Untuk memperlambat pembekuan kadang diberikan heparin. Tidak ada
penatalaksanaan khusus untuk DIC selain mengobati penyakit yang mendasarinya,
misalnya jika karena infeksi, maka bom antibiotik diperlukan untuk fase akut,
sedangkan jika karena komplikasi obstetrik, maka janin harus dilahirkan
secepatnya. Transfusi trombosit dan komponen plasma hanya diberikan jika
keadaan pasien sudah sangat buruk dengan trombositopenia berat dengan
perdarahan masif, memerlukan tindakan invasif, atau memiliki risiko komplikasi
perdarahan. Terbatasnya syarat transfusi ini berdasarkan pemikiran bahwa
menambahkan komponen darah relatif mirip menyiram bensin dalam api kebakaran,
namun pendapat ini tidak terlalu kuat, mengingat akan terjadinya
hiperfibrinolisis jika koagulasi sudah maksimal. Sesudah keadaan ini merupakan
masa yang tepat untuk memberi trombosit dan komponen plasma, untuk memperbaiki
kondisi perdarahan. Satu-satunya terapi medikamentosa yang dipakai ialah
pemberian antitrombosis, yakni heparin. Obat kuno ini tetap diberikan untuk meningkatkan
aktivitas antitrombin III dan mencegah konversi fibrinogen menjadi fibrin. Obat
ini tidak bisa melisis endapan koagulasi, namun hanya bisa mencegah terjadinya
trombogenesis lebih lanjut. Heparin juga mampu mencegah reakumulasi clot
setelah terjadi fibrinolisis spontan. Dengan dosis dewasa normal heparin drip
4-5 U/kg/jam IV infus kontinu, pemberian heparin harus dipantau minimal setiap
empat jam dengan dosis yang disesuaikan. Bolus heparin 80 U tidak terlalu
sering dipakai dan tidak menjadi saran khusus pada jurnal-jurnal hematologi.
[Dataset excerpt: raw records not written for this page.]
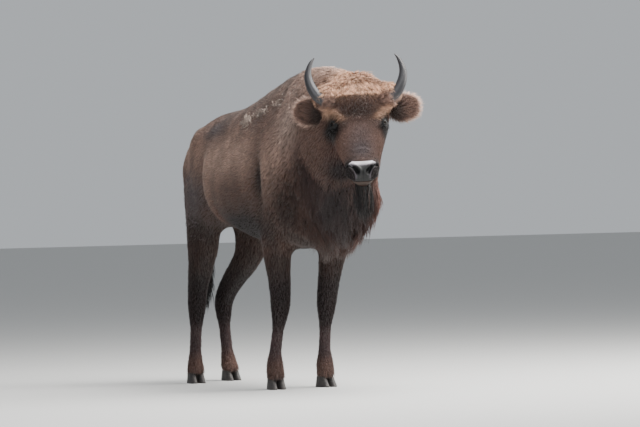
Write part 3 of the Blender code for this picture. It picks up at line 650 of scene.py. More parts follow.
# ---------------------------------------------------------------- where a point of the body lies
def regions(points):
    """Masks from 0 to 1 that say which part of the animal each point belongs to.

    Each is a product of ramps: the place in metres where the part starts and the place where it is full.
    """
    x, y, z = points.T
    folded = one_side(to_head(points))
    hx, hy, hz = folded.T
    back_of_head = np.interp(hz, (-0.24, -0.02, 0.30), (0.03, -0.04, -0.095))
    head = ramp(hy - back_of_head, -0.03, 0.03) * ramp(hz, -0.268, -0.222) * ramp(y, -0.86, -0.90)
    fore = ramp(z, 0.70, 0.60) * ramp(y, -0.33, -0.37) * ramp(y, -0.74, -0.70)
    hind = ramp(z, 0.80, 0.66) * ramp(y, 0.06, 0.14)
    tail = ramp(y, 0.468, 0.490) * ramp(np.abs(x), 0.050, 0.046) * ramp(z, 1.15, 1.12)
    leg = np.maximum(fore, hind) * (1 - tail)
    front = ramp(y, -0.72, -0.90) * (1 - head)
    mane_line = np.interp(y, (-1.10, -0.95, -0.80), (1.10, 1.00, 0.90))
    away_from_brow = path_distance(folded, bent_line(BROW_INNER, BROW_OUTER, BROW_BEND))[0]
    return {
        "back": ramp(z, 1.12, 1.22) * (1 - head),
        "rump": ramp(y, 0.02, 0.16) * ramp(z, 0.70, 0.78) * (1 - tail),
        "thigh": ramp(y, 0.08, 0.20) * ramp(z, 1.02, 0.90) * ramp(z, 0.62, 0.74) * (1 - tail),
        "belly": ramp(z, 0.80, 0.70) * ramp(y, -0.64, -0.56) * ramp(y, 0.16, 0.08),
        "shoulder": ramp(y, -0.36, -0.76) * (1 - head),
        "neck": ramp(y, -0.66, -0.90) * ramp(z, 1.40, 1.30) * (1 - head),
        "mane": front * ramp(z, mane_line + 0.06, mane_line - 0.06),
        "under": (1 - head) * ramp(z, 0.78, 0.70) * ramp(y, -0.86, -0.80) * ramp(y, -0.56, -0.62),
        "upper_leg": leg,
        "leg": leg * ramp(z, 0.56, 0.44),
        "foot": leg * ramp(z, 0.12, 0.07),
        "fringe": (1 - head) * ramp(y, -0.84, -0.92) * ramp(z, 0.86, 0.78),
        "tail": tail,
        "tuft": tail * ramp(z, 0.76, 0.70),
        "cheek": head,
        "face": head * ramp(hx, 0.125, 0.095) * ramp(hy, 0.12, 0.16) * ramp(hz, -0.13, -0.09),
        "forehead": head * ramp(hy, 0.010, 0.030) * ramp(hy, 0.150, 0.125) * ramp(hz, -0.10, -0.06),
        "temple": head * blob(folded, (0.145, -0.004, -0.015), (0.040, 0.050, 0.050)),
        "crown": np.maximum(head * ramp(hy, 0.035, 0.010),
                            blob(points, (-0.01, -1.04, 1.39), (0.14, 0.09, 0.10))),
        "brow": head * bell(away_from_brow, 0.018),
        "orbit": head * ramp(np.linalg.norm(folded - EYE_SET, axis=1), 2.0 * EYE_BALL, 1.5 * EYE_BALL),
        "muzzle": head * ramp(hy, 0.325, 0.365),
        "bare": bare_mask(folded) * head,
    }


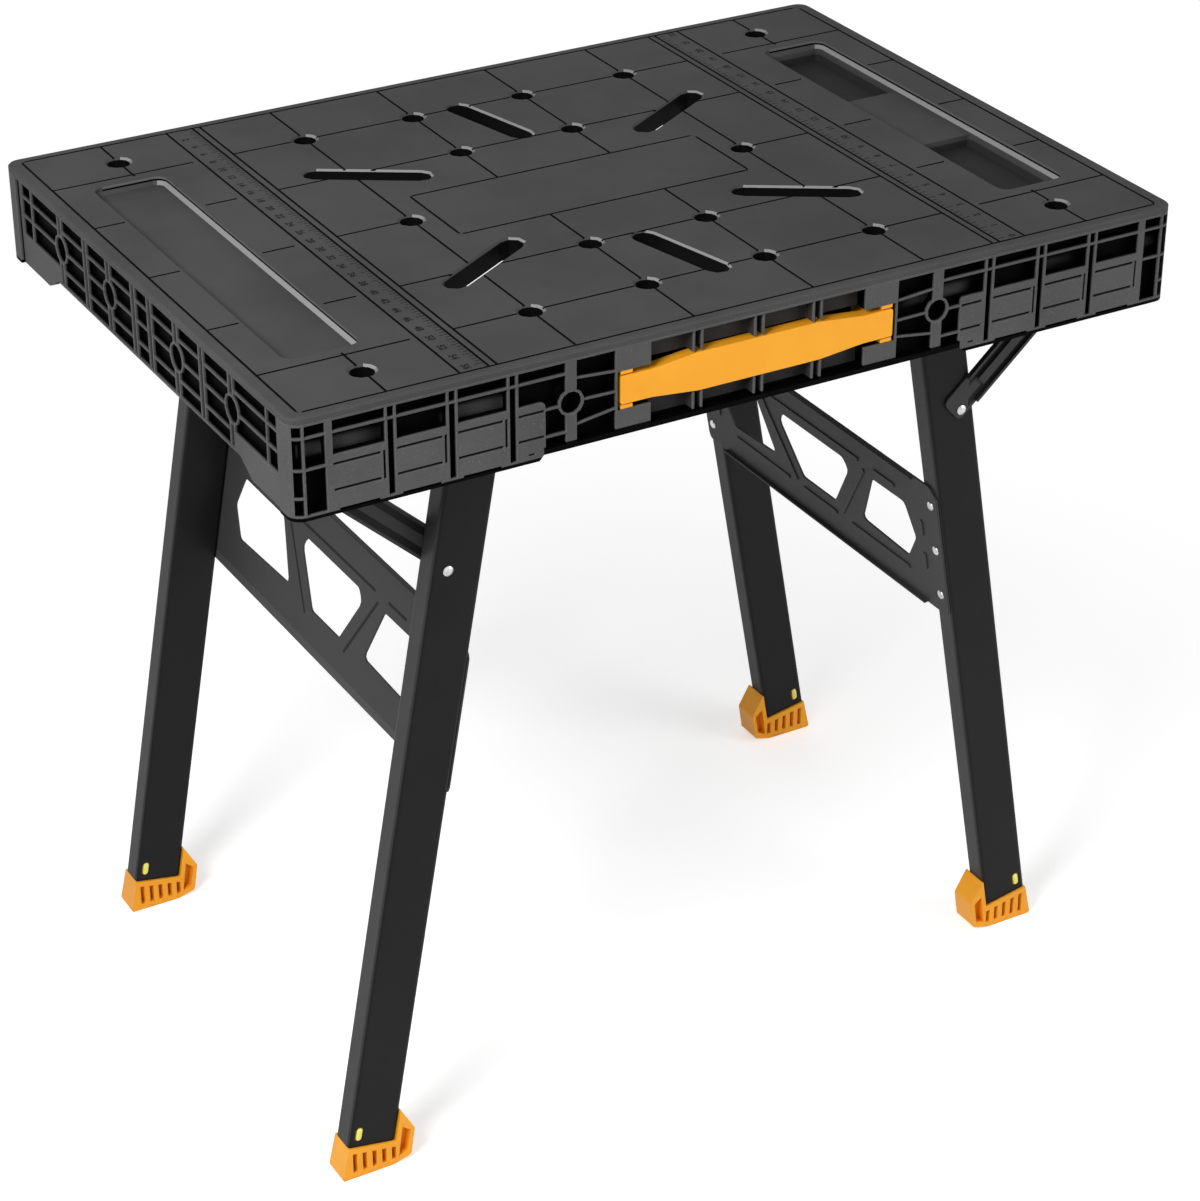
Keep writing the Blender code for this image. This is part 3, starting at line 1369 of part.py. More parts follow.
def make_gusset(frame, window_reach):
    """Stamped panel between the two legs of a frame, on their inner narrow faces."""
    half_w = tube_width / 2
    side_y = frame.outer - 0.0015
    top = gusset_top
    low = gusset_bottom

    def to_local(points):
        return [(y, hinge_down - s) for y, s in points]

    right_half = [
        (side_y, low, 0.006),
        (side_y, top + 0.010, 0.006),
        (side_y - 0.010, top, 0.006),
    ]
    left_half = [(-y, s, r) for y, s, r in reversed(right_half)]
    outline = rounded(right_half + left_half)
    mid = (top + low) / 2
    window = [
        (-0.028, low - 0.040, 0.006),
        (0.028, low - 0.040, 0.006),
        (0.061, mid - 0.021, 0.008),
        (0.052, top + 0.038, 0.006),
        (-0.052, top + 0.038, 0.006),
        (-0.061, mid - 0.021, 0.008),
    ]
    window = rounded([(y * stretch_y, s, radius) for y, s, radius in window])
    loops = [to_local(outline), to_local(window)]
    for sy in (-1, 1):
        reach = window_reach
        side = [
            (sy * 0.076 * stretch_y, low - 0.0440, 0.004),
            (sy * (reach - 0.017), low - 0.0400, 0.006),
            (sy * reach, low - 0.0680, 0.006),
            (sy * (reach - 0.014), top + 0.0380, 0.006),
            (sy * 0.102 * stretch_y, top + 0.0385, 0.006),
        ]
        loops.append(to_local(rounded(side)))
    x_plate = -half_w - clearance - gusset_thickness / 2 - hinge_out
    plate = prism(loops, gusset_thickness, "YZ", frame.sx * x_plate)
    gusset = add_object(f"{frame.side}_gusset", plate, bench, materials["steel"], frame.leg_axis)

    def bead(y0, s0, y1, s1, half=0.0022):
        loop = stadium((y0, hinge_down - s0), (y1, hinge_down - s1), half, 3)
        depth = gusset_bead + gusset_thickness / 2
        level = x_plate - depth / 2
        return prism([loop], depth, "YZ", frame.sx * level)

    beads = []
    upper = top + 0.0270
    lower = low - 0.0270
    beads.append(bead(-0.080 * stretch_y, upper, 0.080 * stretch_y, upper))
    for sy in (-1, 1):
        across = sy * stretch_y
        beads.append(bead(across * 0.0405, lower - 0.006, across * 0.0880, upper + 0.009))
        beads.append(bead(across * 0.1080, upper, across * 0.1400, upper))
        beads.append(bead(across * 0.0560, lower, sy * (window_reach - 0.018), lower))
        leg_y = frame.inner - 0.007
        beads.append(bead(sy * leg_y, top + 0.047, sy * leg_y, top + 0.060))
        beads.append(bead(sy * leg_y, top + 0.083, sy * leg_y, top + 0.097))
    beads.append(bead(-0.028, lower, 0.028, lower))
    join(gusset, "beads", beads)
    lips = []
    lip_half = frame.inner - 0.012
    for s0, s1 in ((top, top + gusset_thickness), (low - gusset_thickness, low)):
        z0, z1 = sorted((hinge_down - s0, hinge_down - s1))
        xs = sorted((frame.sx * x_plate, frame.sx * (x_plate - gusset_thickness / 2 - gusset_lip)))
        lips.append(box((xs[0], -lip_half, z0), (xs[1], lip_half, z1)))
    join(gusset, "lips", lips)
    return gusset


def make_frame(frame, window_reach):
    for end, sy in (("front", -1), ("rear", 1)):
        name = f"{frame.side}_{end}"
        make_leg(frame, end, sy)
        plates = (frame.plate_low, frame.plate_high)
        make_brace(f"{name}_brace", frame.sx, sy, *plates, frame.brace_outside, frame.brace_axis)
        make_bracket(f"{name}_brace_bracket", frame.sx, sy, *plates)
        make_track(f"{name}_pin_track", frame.sx, sy, frame.track_near, frame.fold_drop)
    make_gusset(frame, window_reach)


clear_scene()
bench = new_collection("portable_workbench")
tools = new_collection("workbench_tools")
materials = {
    "deck": material("deck_plastic", (0.075, 0.075, 0.078), 0.62),
    "wall": material("wall_plastic", (0.030, 0.030, 0.031), 0.58),
    "grip": material("yellow_plastic", (0.98, 0.44, 0.018), 0.45),
    "tube": material("black_tube", (0.017, 0.017, 0.018), 0.42, 0.3),
    "steel": material("black_stamped_steel", (0.024, 0.024, 0.025), 0.45, 0.4),
    "track": material("track_plastic", (0.030, 0.030, 0.031), 0.50),
    "plug": material("plug_plastic", (0.020, 0.020, 0.020), 0.60),
    "bright": material("bright_zinc", (0.62, 0.62, 0.63), 0.28, 1.0),
}

make_deck()
make_long_wall("front_wall", -1, True)
make_long_wall("rear_wall", 1, False)
make_end_wall("left_end_wall", -1)
make_end_wall("right_end_wall", 1)
make_handle()
wide = Frame("left", -1, wide_face, False, fold_drop_wide)
narrow = Frame("right", 1, narrow_face, True, fold_drop_narrow)
make_frame(wide, wide.inner - 0.0255)
make_frame(narrow, narrow.inner - 0.0195)
bpy.context.view_layer.update()
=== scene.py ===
import bpy
import bmesh
import math
from mathutils import Matrix, Vector


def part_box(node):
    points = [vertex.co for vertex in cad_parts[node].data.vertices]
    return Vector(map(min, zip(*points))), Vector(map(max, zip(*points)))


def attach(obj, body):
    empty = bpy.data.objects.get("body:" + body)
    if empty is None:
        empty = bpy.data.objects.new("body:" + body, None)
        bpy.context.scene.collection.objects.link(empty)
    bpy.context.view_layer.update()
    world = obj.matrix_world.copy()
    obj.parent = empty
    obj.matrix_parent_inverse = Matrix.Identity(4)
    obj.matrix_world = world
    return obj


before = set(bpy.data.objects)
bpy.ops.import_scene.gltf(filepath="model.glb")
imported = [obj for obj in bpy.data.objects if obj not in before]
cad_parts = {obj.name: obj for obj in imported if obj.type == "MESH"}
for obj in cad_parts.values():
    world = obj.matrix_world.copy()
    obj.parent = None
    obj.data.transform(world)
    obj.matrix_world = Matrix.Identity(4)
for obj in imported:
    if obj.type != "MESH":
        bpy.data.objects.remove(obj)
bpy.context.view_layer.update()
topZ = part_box("top_deck")[1][2]
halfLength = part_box("top_deck")[1][0]
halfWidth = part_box("top_deck")[1][1]
print("frame loaded, top at", round(topZ, 4))


# small helpers for node trees

def newMaterial(name):
    mat = bpy.data.materials.new(name)
    mat.use_nodes = True
    return mat, mat.node_tree, mat.node_tree.nodes["Principled BSDF"]


def mathNode(tree, operation, first, second=None, clamp=False):
    node = tree.nodes.new("ShaderNodeMath")
    node.operation = operation
    node.use_clamp = clamp
    for socket, value in zip(node.inputs, (first, second)):
        if value is None:
            continue
        if isinstance(value, (int, float)):
            socket.default_value = value
        else:
            tree.links.new(value, socket)
    return node.outputs[0]


def plus(tree, first, second):
    return mathNode(tree, "ADD", first, second)


def minus(tree, first, second):
    return mathNode(tree, "SUBTRACT", first, second)


def isAbove(tree, value, limit):
    return mathNode(tree, "GREATER_THAN", value, limit)


def isBelow(tree, value, limit):
    return mathNode(tree, "LESS_THAN", value, limit)


def absolute(tree, value):
    return mathNode(tree, "ABSOLUTE", value)


def opposite(tree, value):
    return mathNode(tree, "SUBTRACT", 1.0, value, clamp=True)


def combined(tree, operation, values):
    result = values[0]
    for value in values[1:]:
        result = mathNode(tree, operation, result, value)
    return result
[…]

Namun pada keadaan akut pemberian bolus dapat menjadi pilihan yang bijak dan
rasional. Apalagi ancaman DIC cukup serius, yakni menyebabkan kematian hingga
dua kali lipat dari risiko penyakit tersebut tanpa DIC. Semakin parah kondisi
DIC, semakin besar pula risiko kematian yang harus dihadapi.